Her husband Dennis described a dramatic CODEPINK action in the state capitol building. “In a voice that was both hushed and excited,” he recalled with a big smile, “she called me from the office of the Speaker of the Assembly [in 2005] and said, ‘I think I’m going to be arrested.’” This took place during the struggle to bring home the California National Guard from Iraq when then-Speaker Nunez refused to meet with members of CODEPINK to discuss supporting a resolution on the issue. I was there too -- one of 8 women, including Medea Benjamin, Brenda Hillman and others from the Sacramento area who sat down on the floor and insisted on being responded to. Finally, we were not arrested, but the action got plenty of media and other attention, and citizen Betty was more than ready to do civil disobedience for the first time in her life!
Betty Merle was an active leader of Sacramento CODEPINK and a wonderful mentor. “She was CODEPINK to me,” said military mom Zohreh, with tears in her eyes, to me after the memorial service.
Current local group coordinator Heather Woodford recalled how Betty brought her along as a young leader, and Mary Ellen, another friend and codepinker, added: “She would never ask you to do something she wouldn’t do herself.”
Although I only did a few actions with her in Sacramento, I vividly remember Betty’s Oklahoma twang, her twinkling dark eyes, her vigor, and the way she said sharply to Nunez’ aide, “As California goes, so goes the nation; so let’s bring our national guard home!” Betty came friendly but feisty, prepared and sharp-witted, to CODEPINK actions and meetings.
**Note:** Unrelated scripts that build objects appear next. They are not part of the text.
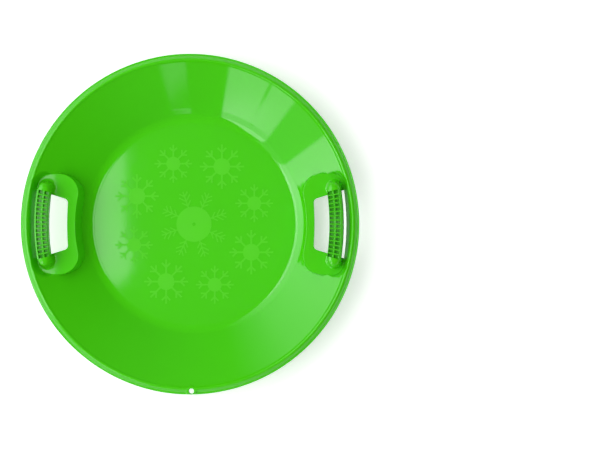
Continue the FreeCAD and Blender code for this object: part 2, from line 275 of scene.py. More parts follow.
def dish_corners():
    """Corners of the dish's upper face from its middle out, as radius and height."""
    across = WALL_TOP_RADIUS - FLOOR_RADIUS
    up = WALL_TOP_Z - SKIN - FLOOR_CORNER_RADIUS
    slope = math.atan2(up, across) + math.asin(FLOOR_CORNER_RADIUS / math.hypot(across, up))
    foot_z = WALL_TOP_Z - (WALL_TOP_RADIUS - WALL_FOOT_RADIUS) * math.tan(slope)
    return [
        (0, SKIN),
        (WALL_FOOT_RADIUS - (foot_z - SKIN) / math.tan(WALL_FOOT_SLOPE), SKIN),
        (WALL_FOOT_RADIUS, foot_z),
        (WALL_TOP_RADIUS, WALL_TOP_Z),
        (CREST_INNER_RADIUS, CREST_HEIGHT),
        (CREST_INNER_RADIUS + CREST_WIDTH, CREST_HEIGHT),
        (RIM_RADIUS - FLANGE_WIDTH, FLANGE_Z),
        (NOSE_START, FLANGE_Z),
    ]


def edge_profile(slope, edge_round):
    """The level shelf, and past its edge a slope, against the distance to the edge."""
    corners = [(-PROFILE_REACH, 0), (0, 0), (PROFILE_REACH, PROFILE_REACH * slope)]
    return both_faces(corners, [0, edge_round, 0])


def end_profile(inset, spread, top_round, foot_round):
    """The side of a grip end against the distance to its outline."""
    corners = [(-PROFILE_REACH, END_RISE), (-inset, END_RISE), (spread, 0), (PROFILE_REACH, 0)]
    return both_faces(corners, [0, top_round, foot_round, 0])


floor_corner_round = (dish_corners()[1][0] - FLOOR_RADIUS) / math.tan(WALL_FOOT_SLOPE / 2)
dish = both_faces(dish_corners(), [0, floor_corner_round, WALL_FOOT_ROUND, WALL_TOP_ROUND, CREST_INNER_ROUND,
                                   CREST_OUTER_ROUND, FLANGE_ROUND, 0])
raised = edge_profile(-INNER_FLANK_SLOPE, SHELF_EDGE_ROUND)
sunk = edge_profile(OUTER_WALL_SLOPE, SHELF_FOOT_ROUND)
end_side = end_profile(**END_SIDE)
end_tip = end_profile(**END_TIP)
end_palm = end_profile(**END_PALM)


def soft_max(a, b, width):
    """The larger height, with a smooth passage where the two lie closer than width."""
    share = np.maximum(width - np.abs(a - b), 0) / np.maximum(width, 1e-9)
    return np.maximum(a, b) + share * share * width / 4


def soft_min(a, b, width):
    return -soft_max(-a, -b, width)


def smooth_step(value):
    value = np.clip(value, 0, 1)
    return value * value * (3 - 2 * value)


def round_drop(distance, radius):
    """How far a rounded edge lies below its face at a distance in from the edge."""
    inward = np.clip(radius - distance, 0, radius)
    return radius - np.sqrt(np.maximum(radius ** 2 - inward ** 2, 0))


def kidney_distance(x, y):
    """Signed distance to the shelf's outline, negative on the shelf."""
    y = np.abs(y)
    lobe_y = KIDNEY_HALF_LENGTH - KIDNEY_LOBE
    corner_y = KIDNEY_HALF_LENGTH - KIDNEY_CORNER
    inner_x = KIDNEY_INNER_EDGE - KIDNEY_INNER_BEND
    lobe_far = math.sqrt((KIDNEY_INNER_BEND + KIDNEY_LOBE) ** 2 - lobe_y ** 2)
    corner_far = math.sqrt((KIDNEY_OUTER_BEND - KIDNEY_CORNER) ** 2 - corner_y ** 2)
    inner_turn = math.atan2(lobe_y, lobe_far)
    outer_turn = math.atan2(corner_y, corner_far)
    lobe_x = inner_x + lobe_far
    corner_x = GRIP_CENTRE_X + corner_far
    arcs = [
        (GRIP_CENTRE_X, 0, KIDNEY_OUTER_BEND, 0, outer_turn, 1),
        (corner_x, corner_y, KIDNEY_CORNER, outer_turn, math.pi / 2, 1),
        (lobe_x, lobe_y, KIDNEY_LOBE, math.pi / 2, math.pi + inner_turn, 1),
        (inner_x, 0, KIDNEY_INNER_BEND, 0, inner_turn, -1),
    ]
    best = np.full(x.shape, FAR_AWAY)
    for centre_x, centre_y, radius, start, end, side in arcs:
        turn = np.arctan2(y - centre_y, x - centre_x) % (2 * math.pi)
        distance = side * (np.hypot(x - centre_x, y - centre_y) - radius)
        beside = (turn >= start - ROUNDING) & (turn <= end + ROUNDING)
        best = np.where(beside & (np.abs(distance) < np.abs(best)), distance, best)
    distance = y - KIDNEY_HALF_LENGTH
    beside = (x >= lobe_x) & (x <= corner_x)
    return np.where(beside & (np.abs(distance) < np.abs(best)), distance, best)


def opening_distance(x, y):
    """Signed distance to the hand opening's edge, negative in the opening."""
    apex = GRIP_MIDDLE - GRIP_HALF - OPENING_HALF_LENGTH / math.tan(OPENING_END_ANGLE)
    outer = np.hypot(x - GRIP_CENTRE_X, y) - (KIDNEY_OUTER_BEND - SHELF_LEDGE)
    inner = OPENING_INNER_BEND - np.hypot(x - OPENING_INNER_EDGE + OPENING_INNER_BEND, y)
    end = np.abs(y) * math.cos(OPENING_END_ANGLE) - (x - apex) * math.sin(OPENING_END_ANGLE)
    corner = np.hypot(np.maximum(inner + OPENING_CORNER, 0), np.maximum(end + OPENING_CORNER, 0))
    rounded = np.minimum(-OPENING_CORNER, np.maximum(inner, end)) + corner
    return np.maximum(rounded, outer)


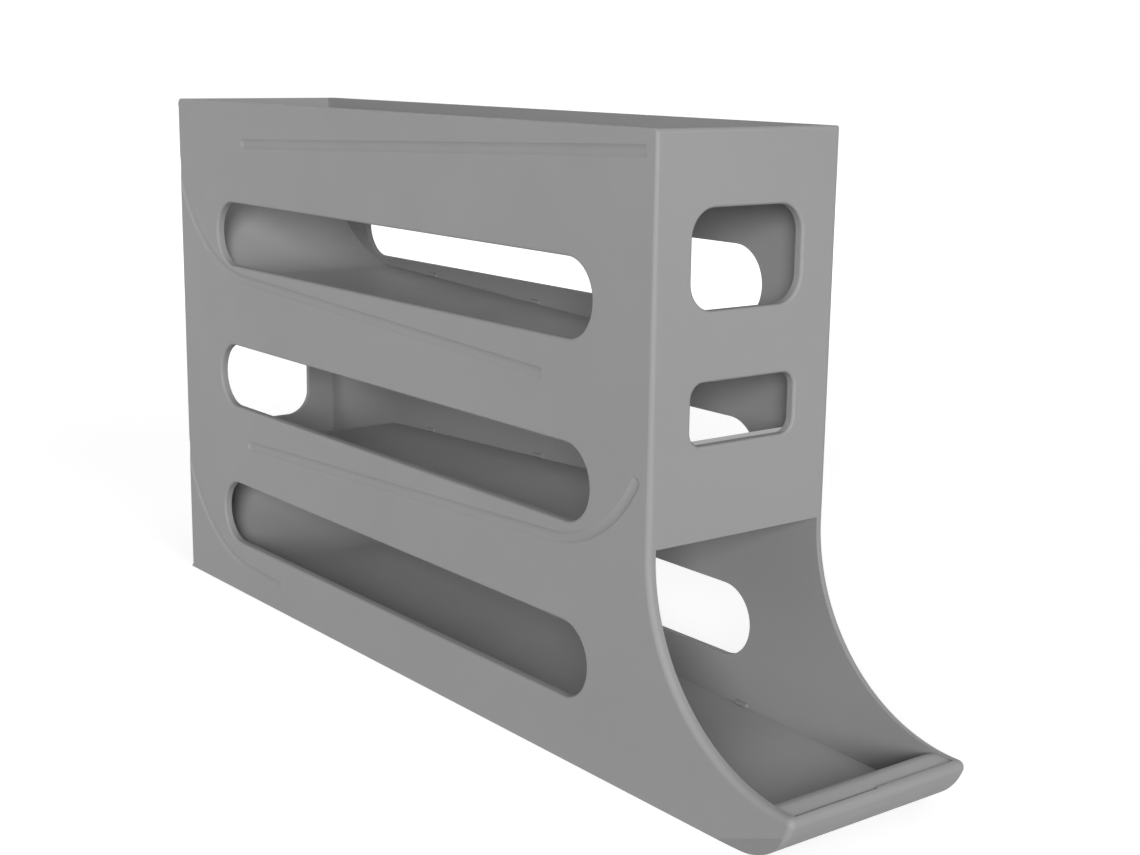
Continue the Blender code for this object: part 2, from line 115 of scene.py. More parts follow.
# Tray lines; the back bends end at a heading just short of upright
TRAY_SLOPE = math.radians(2.3)
THIRD_SLOPE = math.radians(2.4)
DROP_BACK = LENGTH - 0.0543
DROP_FRONT = 0.0530
TOP_TRAY_FRONT = -0.005
TOP_TRAY_BELOW = 0.0060
BACK_BEND_Y = LENGTH - 0.0578
BACK_BEND = 0.060
BACK_BEND_END = 86
SECOND_BEND_Z = 0.1308 + BACK_BEND
THIRD_BEND_Y = 0.0498
THIRD_BEND = 0.050
THIRD_BEND_Z = 0.0723 + THIRD_BEND
THIRD_START = -178
BOTTOM_RISE = 0.0113
BOTTOM_LOW = 0.0031
BOTTOM_BEND_Z = BOTTOM_RISE + BACK_BEND
BOTTOM_SLOPE = math.atan((BOTTOM_RISE - BOTTOM_LOW) / BACK_BEND_Y)

# Lip at the front of the bottom tray
LIP_CREST = NOSE_REACH - 0.0087
LIP_FOLD = 0.0080
LIP_RISE = 0.0180
LIP_DROP = 0.0002
LIP_TILT = math.radians(6)
LIP_DIP = 0.0030
LIP_DIP_TURN = 12
LIP_GAP = 0.0003
LIP_JOINT_SOFT = 0.0004

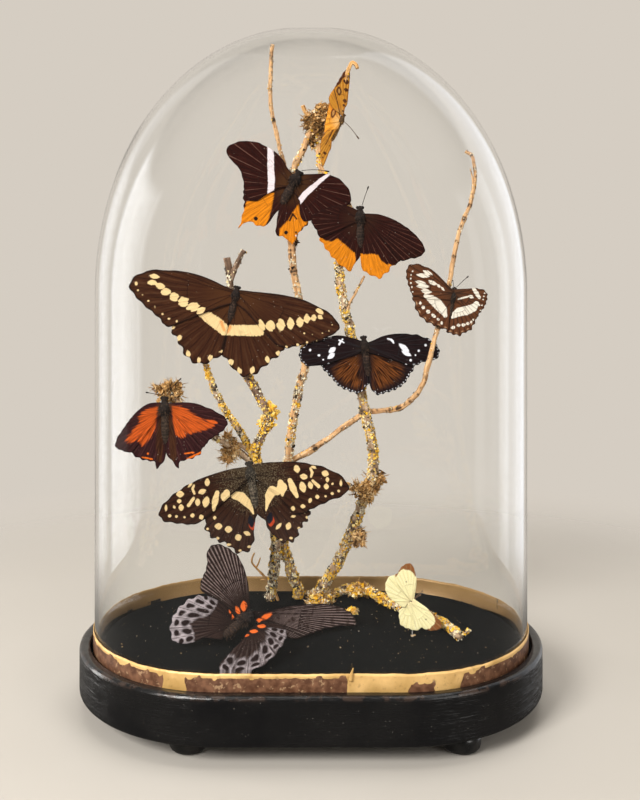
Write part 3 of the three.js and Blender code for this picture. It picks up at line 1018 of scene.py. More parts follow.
@dataclass
class Stand:
    """The plinth, its floor board and four bun feet."""

    plinth_radius: float = 84.4
    recess_radius: float = 78.7
    board_radius: float = 71.8
    bottom: float = 10.0
    top: float = BOARD_TOP
    recess: float = 29.0
    edge_round: float = 2.4
    foot_radius: float = 10.0
    sole_radius: float = 6.5
    feet: tuple[tuple[str, float, float], ...] = (
        ("foot_front_left", -61, -62),
        ("foot_front_right", 75, -62),
        ("foot_back_left", -61, 62),
        ("foot_back_right", 75, 62),
    )

    def build(self) -> None:
        """Build and dress every piece of the stand."""
        self.plinth()
        self.board()
        lacquer = FootLacquer().material()
        for name, x, y in self.feet:
            self.foot(name, x, y, lacquer)
        self.crumbs()

    def plinth(self) -> None:
        """Turned and moulded oval base with a recess in its top."""
        plan = OvalPlan(420)
        e, outer = self.edge_round, self.plinth_radius
        profile = [(outer - e, self.bottom)]
        profile += [
            (outer - e + e * math.sin(t), self.bottom + e - e * math.cos(t))
            for t in np.linspace(0.3, math.pi / 2, 5)
        ]
        profile += [(outer, z) for z in np.linspace(self.bottom + e + 2, self.top - e - 1, 7)]
        profile += [
            (outer - e + e * math.cos(t), self.top - e + e * math.sin(t))
            for t in np.linspace(0, math.pi / 2, 8)
        ]
        profile += [
            (self.recess_radius + 0.5, self.top), (self.recess_radius, self.top - 0.5),
            (self.recess_radius, self.recess),
        ]
        rings = []
        for radius, z in profile:
            ring = plan.ring(radius, z)
            if abs(radius - outer) < e and z > self.bottom + e:
                ring[:, :2] *= 1 + 0.0005 * grain(ring, 9.0, 2)[:, None]
            rings.append(ring)
        points, faces = lofted(rings, (0, 0, self.bottom), (0, 0, self.recess))
        edge = np.hypot(
            np.array([p[0] for p in profile]) - (outer - 0.8),
            np.array([p[1] for p in profile]) - (self.top - 0.8),
        )
        wear = np.repeat(1 - fade(edge, 0.3, 2.2), plan.count)
        front = fade(-points[:-2, 1], 20, 70)
        wear = np.append(wear * (0.35 + 0.65 * front), [0, 0])
        add_piece(
            "plinth_turned", points, faces, EbonisedWood().material(), ("plinth",),
            {"wear": wear},
        )

    def board(self) -> None:
        """Oval floor board with a slightly waved top."""
        plan = OvalPlan(240)
        radius, low = self.board_radius, self.recess + 0.3
        rings = [
            plan.ring(radius, low), plan.ring(radius, self.top - 0.6),
            plan.ring(radius - 0.2, self.top - 0.15), plan.ring(radius - 0.7, self.top),
        ]
        for share in np.linspace(0.96, 0.04, 24):
            ring = plan.ring((radius - 0.7) * share, self.top)
            ring[:, 0] = ring[:, 0] - plan.centre + plan.centre * share
            ring[:, 2] += 0.05 * grain(ring, 14.0, 5)
            rings.append(ring)
        points, faces = lofted(rings, (0, 0, low), (0, 0, self.top))
        # a darker oval patch on the board, below the right trunk
        dark_oval = 1 - fade(np.hypot((points[:, 0] - 31) / 15, (points[:, 1] - 16) / 9), 0.6, 1.1)
        add_piece(
            "floor_board_painted", points, faces, BlackBoard().material(), ("floor_board",),
            {"dark_oval": dark_oval},
        )

    def foot(self, name: str, x: float, y: float, lacquer: Material) -> None:
        """One turned bun foot.

        Args:
            name: the foot's CAD node.
            x: its middle, left to right.
            y: its middle, front to back.
            lacquer: the finish.
        """
        sides, height, wide, sole = 48, 9.7, self.foot_radius, self.sole_radius
        lift = np.linspace(-1, 1, 18)
        swell = np.sqrt(np.clip(1 - np.abs(lift) ** 2.6, 0, 1))
        radii = sole + (wide - sole) * swell
        z = height * (lift + 1) / 2
        turn = circle(sides)
        rings = [
            np.stack([x + r * np.cos(turn), y + r * np.sin(turn), np.full(sides, h)], 1)
            for r, h in zip(radii, z)
        ]
        points, faces = lofted(rings, (x, y, 0), (x, y, height))
        add_piece(f"{name}_turned", points, faces, lacquer, (name,))

    def crumbs(self) -> None:
        """Dust, wing scales, bits of bark and gold flakes that lie on the board."""
        rng = np.random.default_rng(31)
        count = 230
        turn, away = rng.uniform(0, math.tau, count), np.sqrt(rng.uniform(0, 1, count)) * 68
        x = away * np.cos(turn) + np.sign(np.cos(turn)) * rng.uniform(0, OVAL_STRAIGHT, count)
        spots = np.stack([x, away * np.sin(turn), np.full(count, self.top + 0.08)], 1)
        sizes = rng.uniform(0.12, 0.34, count)
        tints = rng.uniform(0.45, 1.0, count)
        named = [
            (-103.0, -18.0, 0.7, 0.7), (-102.0, -22.0, 0.6, 0.75), (-1.5, -22.0, 0.9, 0.35),
            (27.0, 1.0, 0.6, 0.9), (16.0, -23.0, 0.5, 0.8), (56.8, -6.5, 1.1, 0.9), (57.9, -5.2, 0.8, 0.8),
        ]
        spots = np.vstack([spots, [(a, b, self.top + 0.15) for a, b, _, _ in named]])
        sizes = np.append(sizes, [s for _, _, s, _ in named])
        tints = np.append(tints, [t for _, _, _, t in named])
        normals = unit(rng.normal(size=(len(spots), 3)) * 0.35 + (0, 0, 1))
        points, faces = flakes(spots, normals, sizes, rng, 0.5)
        clear_board(points, 0.06)
        heap = Heap()
        heap.add(points, faces, np.repeat(tints, FLAKE_POINTS))
        dust = Crust(
            "floor_dust",
            (
                (0.0, (0.03, 0.02, 0.015)), (0.45, (0.22, 0.16, 0.10)), (0.75, (0.62, 0.40, 0.16)),
                (1.0, (0.62, 0.55, 0.45)),
            ),
            fleck_share=0.0,
        )
        heap.piece("floor_crumbs", dust.material(), "lichen_bark")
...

Heather remembered her characteristic response when someone was complaining: “Well, pull on your big girl pants and deal with it!” We’ll try, Betty.
Betty is survived by her husband Dennis Ledden; children Randy, Belinda, and Melanie; grandchildren Molly, Chelsea, Meaghan, Lindsey, Andrew, Dana, Nick, and Eli; sister Jessie Shoemaker; ten great-grandchildren and many beloved nieces, nephews, and dear friends.